Extract each line of the data and write it out again exactly.

──────── SUPPLIED DATA ────────

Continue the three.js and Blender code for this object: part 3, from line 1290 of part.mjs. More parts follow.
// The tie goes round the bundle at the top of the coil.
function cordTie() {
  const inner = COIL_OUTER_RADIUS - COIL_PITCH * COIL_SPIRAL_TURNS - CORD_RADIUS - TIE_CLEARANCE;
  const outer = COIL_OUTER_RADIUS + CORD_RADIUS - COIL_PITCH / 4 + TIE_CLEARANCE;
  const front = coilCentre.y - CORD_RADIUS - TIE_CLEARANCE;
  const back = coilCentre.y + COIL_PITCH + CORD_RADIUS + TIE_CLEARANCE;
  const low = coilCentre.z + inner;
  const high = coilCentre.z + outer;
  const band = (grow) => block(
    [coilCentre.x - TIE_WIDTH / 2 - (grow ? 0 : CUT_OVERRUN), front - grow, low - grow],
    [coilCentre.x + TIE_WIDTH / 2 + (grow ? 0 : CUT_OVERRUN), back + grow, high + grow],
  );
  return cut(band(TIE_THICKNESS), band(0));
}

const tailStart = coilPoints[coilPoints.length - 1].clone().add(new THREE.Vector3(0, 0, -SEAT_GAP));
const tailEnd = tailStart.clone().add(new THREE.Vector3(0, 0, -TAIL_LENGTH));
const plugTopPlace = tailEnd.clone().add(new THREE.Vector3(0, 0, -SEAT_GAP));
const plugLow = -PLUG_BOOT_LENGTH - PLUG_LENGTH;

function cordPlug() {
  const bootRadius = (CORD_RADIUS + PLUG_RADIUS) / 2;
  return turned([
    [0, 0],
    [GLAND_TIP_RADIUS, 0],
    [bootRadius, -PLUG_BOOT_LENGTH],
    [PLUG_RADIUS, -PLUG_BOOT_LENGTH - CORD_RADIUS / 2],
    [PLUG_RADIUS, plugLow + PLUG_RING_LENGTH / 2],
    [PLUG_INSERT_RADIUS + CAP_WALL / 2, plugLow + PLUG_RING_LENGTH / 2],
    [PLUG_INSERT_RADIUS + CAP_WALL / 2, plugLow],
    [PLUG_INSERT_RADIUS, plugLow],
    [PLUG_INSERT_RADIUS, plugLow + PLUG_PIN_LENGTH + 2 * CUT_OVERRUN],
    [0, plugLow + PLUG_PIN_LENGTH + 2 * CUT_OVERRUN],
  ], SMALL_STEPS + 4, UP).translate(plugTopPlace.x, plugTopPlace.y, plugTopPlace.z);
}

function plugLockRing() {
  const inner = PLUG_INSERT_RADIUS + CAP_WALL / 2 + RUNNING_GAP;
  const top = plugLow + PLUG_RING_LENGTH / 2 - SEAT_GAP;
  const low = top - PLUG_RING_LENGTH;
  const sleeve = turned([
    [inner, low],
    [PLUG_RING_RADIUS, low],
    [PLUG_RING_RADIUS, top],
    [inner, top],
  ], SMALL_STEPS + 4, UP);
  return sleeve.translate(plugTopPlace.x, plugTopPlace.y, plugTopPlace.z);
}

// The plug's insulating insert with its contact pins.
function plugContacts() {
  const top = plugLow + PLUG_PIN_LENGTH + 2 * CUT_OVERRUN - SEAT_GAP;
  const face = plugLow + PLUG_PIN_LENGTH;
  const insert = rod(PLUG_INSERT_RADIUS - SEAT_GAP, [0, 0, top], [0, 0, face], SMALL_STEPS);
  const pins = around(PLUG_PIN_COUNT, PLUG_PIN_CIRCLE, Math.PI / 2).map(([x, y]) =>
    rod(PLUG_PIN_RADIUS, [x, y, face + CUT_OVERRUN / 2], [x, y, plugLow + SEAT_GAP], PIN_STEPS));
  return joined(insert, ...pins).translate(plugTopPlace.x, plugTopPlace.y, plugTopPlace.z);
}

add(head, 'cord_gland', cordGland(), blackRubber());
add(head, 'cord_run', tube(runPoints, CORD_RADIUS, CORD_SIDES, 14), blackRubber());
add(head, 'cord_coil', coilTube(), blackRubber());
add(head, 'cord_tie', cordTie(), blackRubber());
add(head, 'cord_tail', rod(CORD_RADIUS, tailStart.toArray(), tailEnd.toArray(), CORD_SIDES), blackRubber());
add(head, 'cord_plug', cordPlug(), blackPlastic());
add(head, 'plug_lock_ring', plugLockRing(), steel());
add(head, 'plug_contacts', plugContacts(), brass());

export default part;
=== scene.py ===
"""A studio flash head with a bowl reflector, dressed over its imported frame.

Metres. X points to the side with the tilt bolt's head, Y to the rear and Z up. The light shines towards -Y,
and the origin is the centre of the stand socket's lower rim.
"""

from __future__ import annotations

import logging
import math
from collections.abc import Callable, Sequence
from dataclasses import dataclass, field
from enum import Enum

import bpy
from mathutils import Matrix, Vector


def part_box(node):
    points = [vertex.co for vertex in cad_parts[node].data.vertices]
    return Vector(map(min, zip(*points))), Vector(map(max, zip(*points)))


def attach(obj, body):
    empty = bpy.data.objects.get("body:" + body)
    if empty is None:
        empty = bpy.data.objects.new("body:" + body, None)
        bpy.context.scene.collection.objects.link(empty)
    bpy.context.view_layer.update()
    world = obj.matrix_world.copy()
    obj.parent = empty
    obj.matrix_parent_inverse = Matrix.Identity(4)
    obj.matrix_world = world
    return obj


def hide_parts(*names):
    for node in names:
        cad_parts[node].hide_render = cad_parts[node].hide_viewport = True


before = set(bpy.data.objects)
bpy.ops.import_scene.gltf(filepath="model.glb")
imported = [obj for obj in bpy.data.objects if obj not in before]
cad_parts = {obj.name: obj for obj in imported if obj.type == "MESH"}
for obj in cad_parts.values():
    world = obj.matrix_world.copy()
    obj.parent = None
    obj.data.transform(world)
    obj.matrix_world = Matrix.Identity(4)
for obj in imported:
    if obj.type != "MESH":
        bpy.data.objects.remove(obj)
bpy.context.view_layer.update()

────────

EXPECTED OUTPUT:
Continue the three.js and Blender code for this object: part 3, from line 1290 of part.mjs. More parts follow.
// The tie goes round the bundle at the top of the coil.
function cordTie() {
  const inner = COIL_OUTER_RADIUS - COIL_PITCH * COIL_SPIRAL_TURNS - CORD_RADIUS - TIE_CLEARANCE;
  const outer = COIL_OUTER_RADIUS + CORD_RADIUS - COIL_PITCH / 4 + TIE_CLEARANCE;
  const front = coilCentre.y - CORD_RADIUS - TIE_CLEARANCE;
  const back = coilCentre.y + COIL_PITCH + CORD_RADIUS + TIE_CLEARANCE;
  const low = coilCentre.z + inner;
  const high = coilCentre.z + outer;
  const band = (grow) => block(
    [coilCentre.x - TIE_WIDTH / 2 - (grow ? 0 : CUT_OVERRUN), front - grow, low - grow],
    [coilCentre.x + TIE_WIDTH / 2 + (grow ? 0 : CUT_OVERRUN), back + grow, high + grow],
  );
  return cut(band(TIE_THICKNESS), band(0));
}

const tailStart = coilPoints[coilPoints.length - 1].clone().add(new THREE.Vector3(0, 0, -SEAT_GAP));
const tailEnd = tailStart.clone().add(new THREE.Vector3(0, 0, -TAIL_LENGTH));
const plugTopPlace = tailEnd.clone().add(new THREE.Vector3(0, 0, -SEAT_GAP));
const plugLow = -PLUG_BOOT_LENGTH - PLUG_LENGTH;

function cordPlug() {
  const bootRadius = (CORD_RADIUS + PLUG_RADIUS) / 2;
  return turned([
    [0, 0],
    [GLAND_TIP_RADIUS, 0],
    [bootRadius, -PLUG_BOOT_LENGTH],
    [PLUG_RADIUS, -PLUG_BOOT_LENGTH - CORD_RADIUS / 2],
    [PLUG_RADIUS, plugLow + PLUG_RING_LENGTH / 2],
    [PLUG_INSERT_RADIUS + CAP_WALL / 2, plugLow + PLUG_RING_LENGTH / 2],
    [PLUG_INSERT_RADIUS + CAP_WALL / 2, plugLow],
    [PLUG_INSERT_RADIUS, plugLow],
    [PLUG_INSERT_RADIUS, plugLow + PLUG_PIN_LENGTH + 2 * CUT_OVERRUN],
    [0, plugLow + PLUG_PIN_LENGTH + 2 * CUT_OVERRUN],
  ], SMALL_STEPS + 4, UP).translate(plugTopPlace.x, plugTopPlace.y, plugTopPlace.z);
}

function plugLockRing() {
  const inner = PLUG_INSERT_RADIUS + CAP_WALL / 2 + RUNNING_GAP;
  const top = plugLow + PLUG_RING_LENGTH / 2 - SEAT_GAP;
  const low = top - PLUG_RING_LENGTH;
  const sleeve = turned([
    [inner, low],
    [PLUG_RING_RADIUS, low],
    [PLUG_RING_RADIUS, top],
    [inner, top],
  ], SMALL_STEPS + 4, UP);
  return sleeve.translate(plugTopPlace.x, plugTopPlace.y, plugTopPlace.z);
}

// The plug's insulating insert with its contact pins.
function plugContacts() {
  const top = plugLow + PLUG_PIN_LENGTH + 2 * CUT_OVERRUN - SEAT_GAP;
  const face = plugLow + PLUG_PIN_LENGTH;
  const insert = rod(PLUG_INSERT_RADIUS - SEAT_GAP, [0, 0, top], [0, 0, face], SMALL_STEPS);
  const pins = around(PLUG_PIN_COUNT, PLUG_PIN_CIRCLE, Math.PI / 2).map(([x, y]) =>
    rod(PLUG_PIN_RADIUS, [x, y, face + CUT_OVERRUN / 2], [x, y, plugLow + SEAT_GAP], PIN_STEPS));
  return joined(insert, ...pins).translate(plugTopPlace.x, plugTopPlace.y, plugTopPlace.z);
}

add(head, 'cord_gland', cordGland(), blackRubber());
add(head, 'cord_run', tube(runPoints, CORD_RADIUS, CORD_SIDES, 14), blackRubber());
add(head, 'cord_coil', coilTube(), blackRubber());
add(head, 'cord_tie', cordTie(), blackRubber());
add(head, 'cord_tail', rod(CORD_RADIUS, tailStart.toArray(), tailEnd.toArray(), CORD_SIDES), blackRubber());
add(head, 'cord_plug', cordPlug(), blackPlastic());
add(head, 'plug_lock_ring', plugLockRing(), steel());
add(head, 'plug_contacts', plugContacts(), brass());

export default part;
=== scene.py ===
"""A studio flash head with a bowl reflector, dressed over its imported frame.

Metres. X points to the side with the tilt bolt's head, Y to the rear and Z up. The light shines towards -Y,
and the origin is the centre of the stand socket's lower rim.
"""

from __future__ import annotations

import logging
import math
from collections.abc import Callable, Sequence
from dataclasses import dataclass, field
from enum import Enum

import bpy
from mathutils import Matrix, Vector


def part_box(node):
    points = [vertex.co for vertex in cad_parts[node].data.vertices]
    return Vector(map(min, zip(*points))), Vector(map(max, zip(*points)))


def attach(obj, body):
    empty = bpy.data.objects.get("body:" + body)
    if empty is None:
        empty = bpy.data.objects.new("body:" + body, None)
        bpy.context.scene.collection.objects.link(empty)
    bpy.context.view_layer.update()
    world = obj.matrix_world.copy()
    obj.parent = empty
    obj.matrix_parent_inverse = Matrix.Identity(4)
    obj.matrix_world = world
    return obj


def hide_parts(*names):
    for node in names:
        cad_parts[node].hide_render = cad_parts[node].hide_viewport = True


before = set(bpy.data.objects)
bpy.ops.import_scene.gltf(filepath="model.glb")
imported = [obj for obj in bpy.data.objects if obj not in before]
cad_parts = {obj.name: obj for obj in imported if obj.type == "MESH"}
for obj in cad_parts.values():
    world = obj.matrix_world.copy()
    obj.parent = None
    obj.data.transform(world)
    obj.matrix_world = Matrix.Identity(4)
for obj in imported:
    if obj.type != "MESH":
        bpy.data.objects.remove(obj)
bpy.context.view_layer.update()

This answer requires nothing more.